Unfortunately, the monster pike that managed to survive were targeted by thoughtless anglers who should have exercised restraint and at least a dozen specimens between 30lb and 42lb were heaved out from the Martham Broad area and Horsey during a crucial period of the 1980s when leaving them to spawn unmolested would have paid enormous dividends.
Happily, with prey fish stocks booming pike numbers are on the up again, with specimens over 20lb reported from most popular venues.
No, Mr Myatt. The only good pike are live ones and long may they remain so.
In the meantime, Ireland's fishery authorities are proposing to ban barbed treble hooks for pike fishing and to outlaw worms as bream bait in measures to protect salmon stocks.
There are top pike anglers in this country who have come out stating that the use of treble hooks results in an unacceptable number of fish casualties.
• On the match scene the most outstanding catch last week was placed on the scales after the Barford Thursday open, won by North Walsham angler Dennis Goodwin with a wonderful winter carp catch of 105lb 12oz.
The Linda Thompson Memorial Open on the river Wensum at Riverside was a grueller in low, crystal clear, ice cold water in which only tiny roach were feeding.
David Gooch (NDAA) lifted out 140 of these fingerlings for 12lb 5oz below the turning basin and next peg down Tony Gibbons (NDAA) had 11lb 4oz while David Roe (DAIWA AD) was top on the Yacht Station with 10lb 10oz.
Along the beaches the fourth round of the North Norfolk division of the National Sea League at Salthouse was a dab fest with more than 600 of them weighed in.
Steve Boyce (Avenue Angling) topped the card with 6lb 10oz and his team were winners with six penalty points.
With two rounds to come Holt Right Gear head the table with 30 points with Avenue Angling their main challengers on 35.
Specimen carp were few and far between from lakes that were frozen over yesterday morning. Waveney Valley produced a number of specimens to 30lb last week, but with the mercury rising prospects are more promising.

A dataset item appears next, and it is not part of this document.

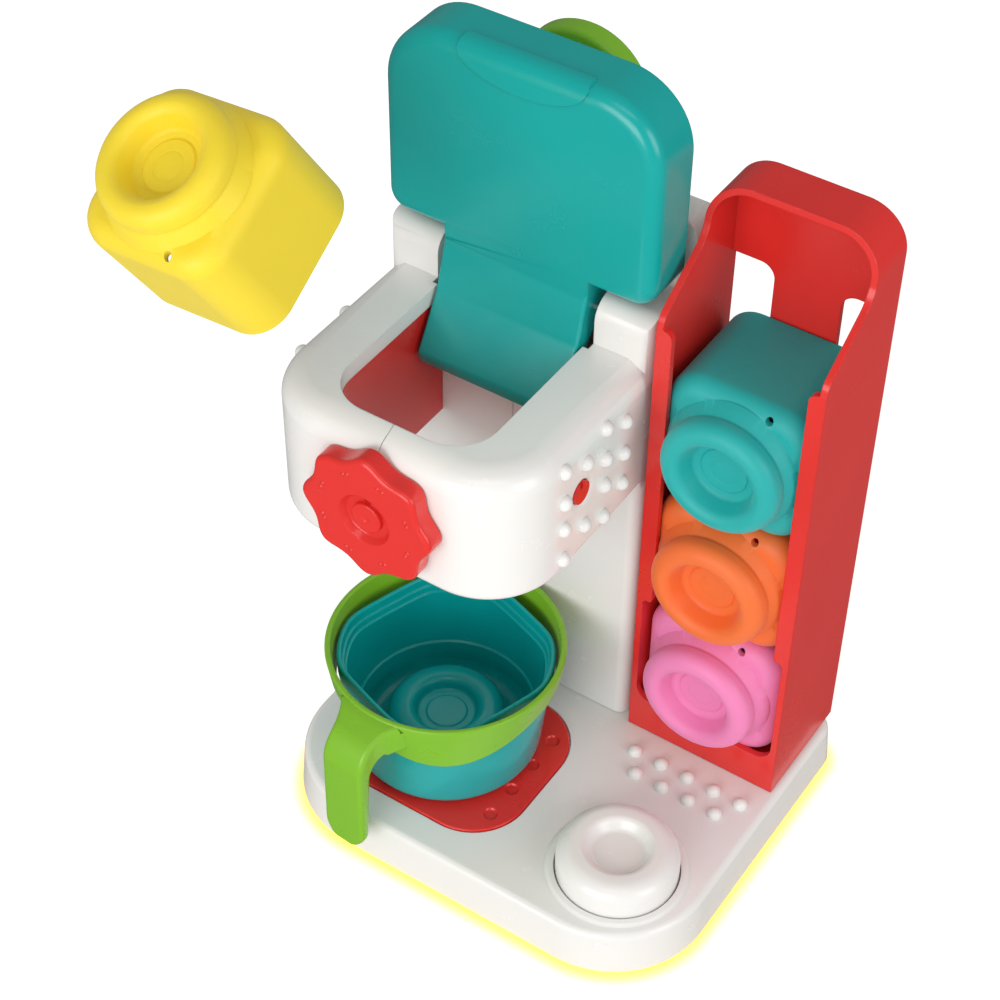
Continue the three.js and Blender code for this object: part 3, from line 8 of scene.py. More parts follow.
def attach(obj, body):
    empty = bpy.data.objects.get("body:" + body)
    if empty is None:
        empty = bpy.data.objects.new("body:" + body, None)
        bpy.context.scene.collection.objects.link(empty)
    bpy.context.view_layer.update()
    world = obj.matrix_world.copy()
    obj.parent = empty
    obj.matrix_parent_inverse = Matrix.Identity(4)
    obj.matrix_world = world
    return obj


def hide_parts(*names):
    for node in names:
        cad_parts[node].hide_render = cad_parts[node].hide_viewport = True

This also applies for pike enthusiasts with a wide range of venues beckoning. The best of them include to top of the Stalham Cut leading to the boatyards and Sutton Staithe, the river Wensum in Norwich, the urban flows of the river Bure between Coltishall and Horning, the river Yare from Trowse to Postwick, the river Thurne around Martham Ferry, the mooring dykes adjacent to Rockland Broad and the Whispering Reeds boatyard areas and Catfield dyke off Hickling Broad.